Gather from the listing below each line that includes the word "JSON", and copy it.

** START OF Exercise input **

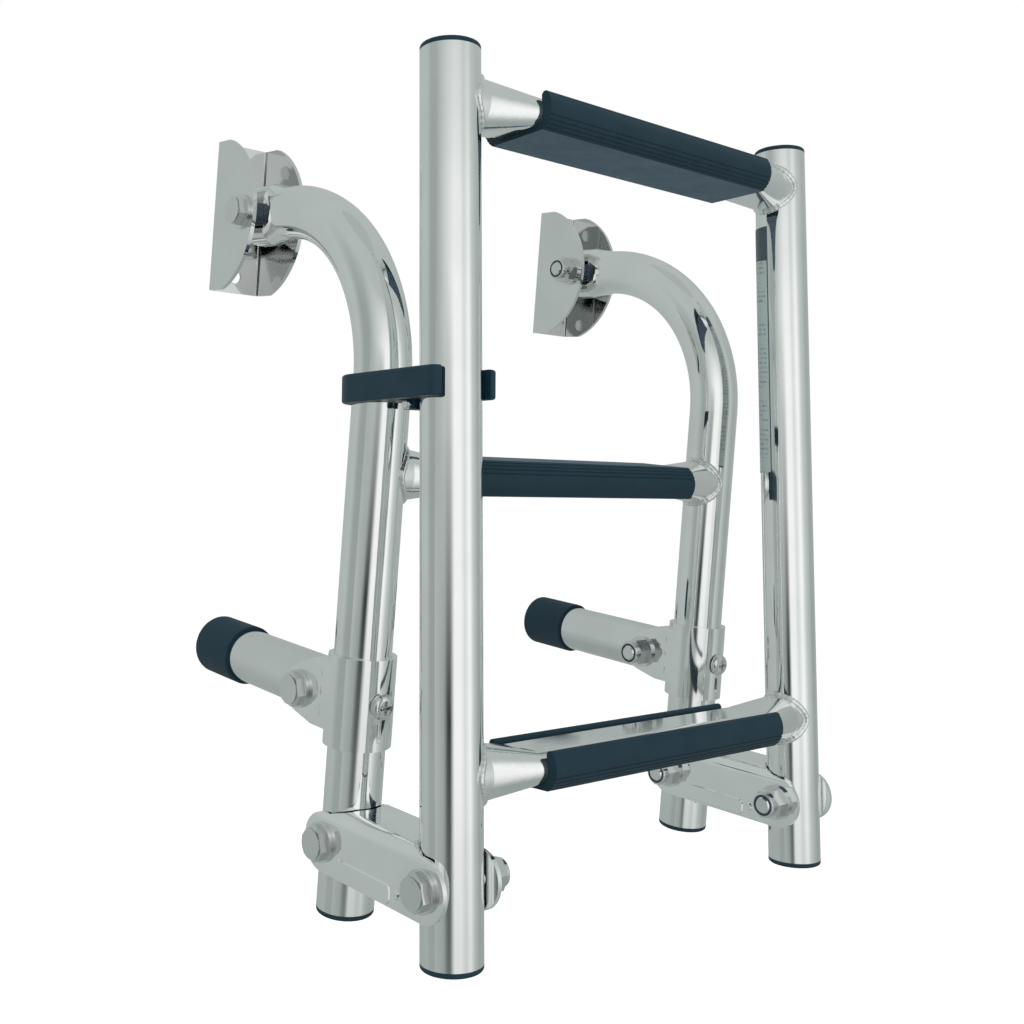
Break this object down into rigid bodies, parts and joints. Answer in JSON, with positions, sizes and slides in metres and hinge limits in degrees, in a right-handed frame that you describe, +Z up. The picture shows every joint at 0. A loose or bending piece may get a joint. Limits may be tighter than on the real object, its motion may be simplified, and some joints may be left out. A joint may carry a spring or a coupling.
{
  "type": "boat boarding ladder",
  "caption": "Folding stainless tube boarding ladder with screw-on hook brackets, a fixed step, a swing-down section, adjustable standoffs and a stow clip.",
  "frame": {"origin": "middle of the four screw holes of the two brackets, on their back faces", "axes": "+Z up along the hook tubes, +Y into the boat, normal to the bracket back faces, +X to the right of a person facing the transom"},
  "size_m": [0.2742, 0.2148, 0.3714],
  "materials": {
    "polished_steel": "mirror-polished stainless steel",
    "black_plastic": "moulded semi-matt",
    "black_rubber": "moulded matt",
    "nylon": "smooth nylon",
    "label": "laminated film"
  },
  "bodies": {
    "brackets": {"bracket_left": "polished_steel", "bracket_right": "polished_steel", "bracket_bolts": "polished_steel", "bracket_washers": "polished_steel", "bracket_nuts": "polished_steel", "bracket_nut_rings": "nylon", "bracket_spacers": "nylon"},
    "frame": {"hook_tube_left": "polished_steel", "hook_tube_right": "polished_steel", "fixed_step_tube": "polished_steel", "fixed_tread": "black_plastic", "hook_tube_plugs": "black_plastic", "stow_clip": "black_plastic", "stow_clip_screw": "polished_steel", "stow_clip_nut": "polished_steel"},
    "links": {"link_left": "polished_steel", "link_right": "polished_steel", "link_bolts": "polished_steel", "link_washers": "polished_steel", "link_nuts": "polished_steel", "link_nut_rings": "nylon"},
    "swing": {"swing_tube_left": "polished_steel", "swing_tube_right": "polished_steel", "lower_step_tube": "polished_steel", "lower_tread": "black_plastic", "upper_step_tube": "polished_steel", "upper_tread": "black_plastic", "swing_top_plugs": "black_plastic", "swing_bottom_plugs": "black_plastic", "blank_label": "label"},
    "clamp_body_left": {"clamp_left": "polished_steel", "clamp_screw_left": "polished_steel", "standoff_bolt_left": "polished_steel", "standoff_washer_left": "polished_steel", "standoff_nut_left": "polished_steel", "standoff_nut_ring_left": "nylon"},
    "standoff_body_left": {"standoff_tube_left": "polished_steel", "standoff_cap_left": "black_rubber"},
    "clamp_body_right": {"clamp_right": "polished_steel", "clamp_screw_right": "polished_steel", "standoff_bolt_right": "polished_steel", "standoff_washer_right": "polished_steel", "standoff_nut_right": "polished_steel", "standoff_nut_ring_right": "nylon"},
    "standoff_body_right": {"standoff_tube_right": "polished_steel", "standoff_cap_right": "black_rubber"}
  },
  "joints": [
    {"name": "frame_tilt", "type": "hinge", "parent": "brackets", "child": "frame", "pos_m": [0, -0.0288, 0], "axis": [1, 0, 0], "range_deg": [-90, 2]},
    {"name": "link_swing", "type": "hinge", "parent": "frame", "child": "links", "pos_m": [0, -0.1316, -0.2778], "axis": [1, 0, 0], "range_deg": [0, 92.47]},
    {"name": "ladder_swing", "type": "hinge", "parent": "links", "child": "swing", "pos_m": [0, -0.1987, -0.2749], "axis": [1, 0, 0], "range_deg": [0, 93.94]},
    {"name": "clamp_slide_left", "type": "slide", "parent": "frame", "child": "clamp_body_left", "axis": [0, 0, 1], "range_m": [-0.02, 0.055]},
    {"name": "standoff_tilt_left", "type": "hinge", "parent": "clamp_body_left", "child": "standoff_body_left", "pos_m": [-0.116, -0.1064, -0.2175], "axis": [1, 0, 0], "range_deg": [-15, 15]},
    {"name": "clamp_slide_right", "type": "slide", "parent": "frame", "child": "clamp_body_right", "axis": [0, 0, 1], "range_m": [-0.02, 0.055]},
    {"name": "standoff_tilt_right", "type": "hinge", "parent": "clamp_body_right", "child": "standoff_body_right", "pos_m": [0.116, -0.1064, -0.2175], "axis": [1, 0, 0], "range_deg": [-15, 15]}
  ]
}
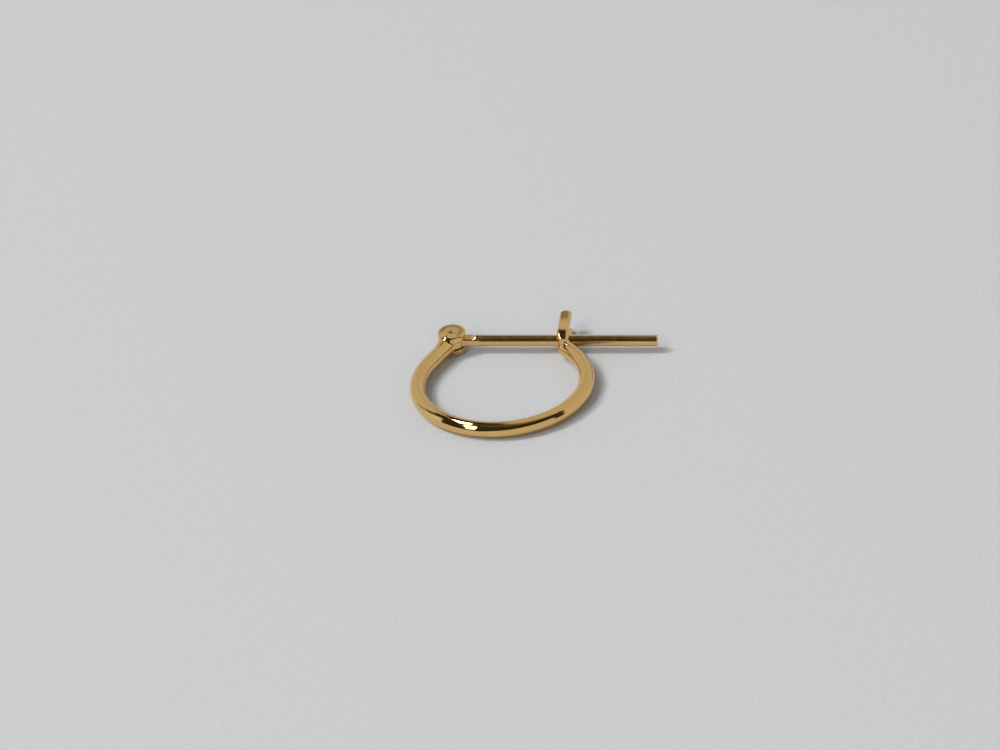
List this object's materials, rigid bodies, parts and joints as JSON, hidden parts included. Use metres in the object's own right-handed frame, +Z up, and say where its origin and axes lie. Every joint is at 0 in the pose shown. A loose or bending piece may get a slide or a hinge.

** END OF Exercise input **

Final result:
Break this object down into rigid bodies, parts and joints. Answer in JSON, with positions, sizes and slides in metres and hinge limits in degrees, in a right-handed frame that you describe, +Z up. The picture shows every joint at 0. A loose or bending piece may get a joint. Limits may be tighter than on the real object, its motion may be simplified, and some joints may be left out. A joint may carry a spring or a coupling.
List this object's materials, rigid bodies, parts and joints as JSON, hidden parts included. Use metres in the object's own right-handed frame, +Z up, and say where its origin and axes lie. Every joint is at 0 in the pose shown. A loose or bending piece may get a slide or a hinge.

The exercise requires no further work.